In baseball, there is something called the “Age-27” rule, stating that “a hitter tends to break out in his age-27 season.” This myth was largely based on an essay by baseball analyst and statistician Bill James, where he concluded that baseball players tend to offer their teams their peak performance around the age of 27. He recommended that, if a peak period has to be assigned to players, it should be the one between the ages of 25 and 29. Ultimately, James himself abandoned his method of assessing the performance of players this way, realizing that his methods failed to take into account players whose performance was deemed below major-league performance who stopped playing.

Author J. C. Bradbury, author of “The Baseball Economist: The Real Game Exposed”, has found another method of analyzing the performance of baseball hitters and pitchers, one that seems closer to reality, taking into account many factors James seemed to overlook in his essay. His results put the peak performance for both hitters and pitchers around the age of 29 – on average, that is. When it comes to specific tasks, like hitting, pitching, walking, and such, the ages of peak performance differ. “Hitters peak in batting and slugging average at 28 while continuing to improve in their home-run hitting and walking abilities until 30 and 32, respectively,” he wrote. “Pitcher strikeout ability peaks around 24, while walk prevention peaks nine years later. Again, veteran know-how appears to be playing a role in improving performance to compensate for diminishing physical skills.”
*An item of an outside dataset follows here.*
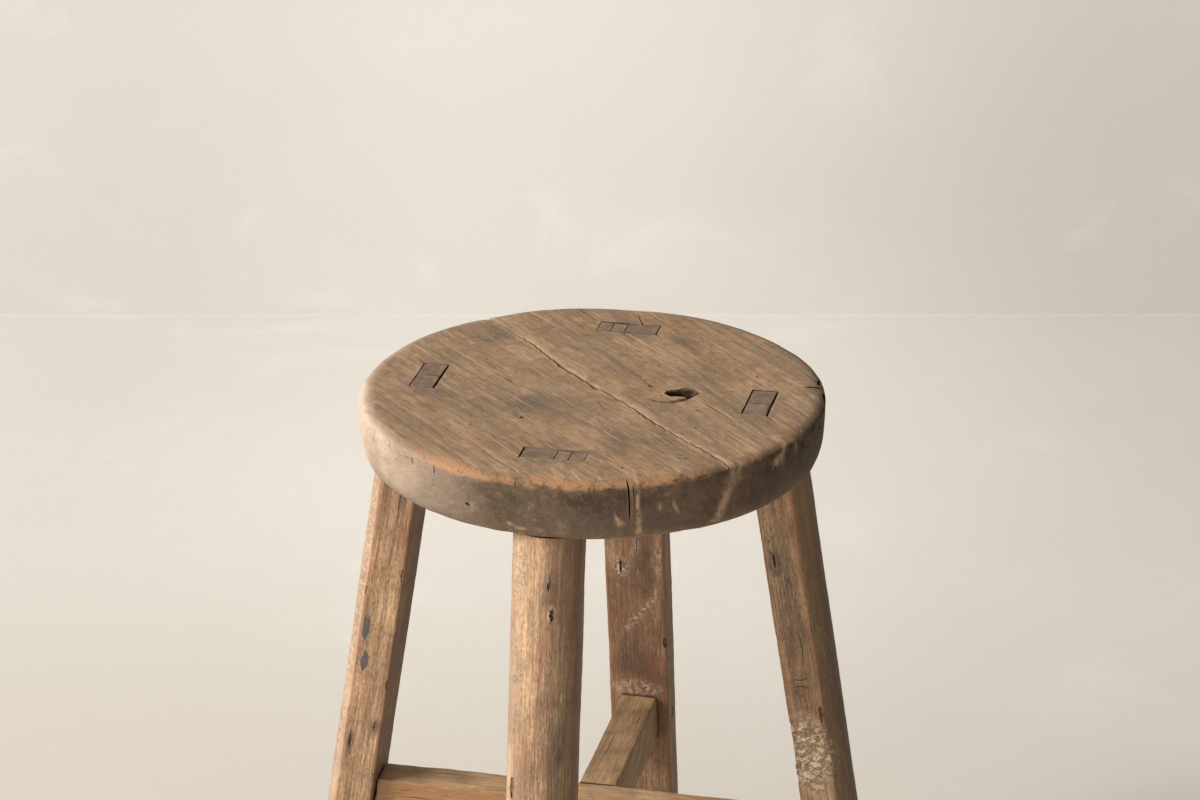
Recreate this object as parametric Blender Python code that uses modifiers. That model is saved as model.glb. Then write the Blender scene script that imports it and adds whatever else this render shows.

Even the averages Bradbury found seem not to apply to some of the players still active today. Bartolo Colón, a pitcher for the Texas Rangers (MLB), is still very much active at the age of 45, well after his statistical prime. Koji Uehara, who made his MLB debut with the Orioles in 2009, is still active at the Tokyo-based professional baseball team Yomiuri Giants at the age of 43. And Ichiro Suzuki, another Japanese professional outfielder who made his MLB debut in 2001, has just signed a one-year contract with the Seattle Mariners this March – at the age of 44.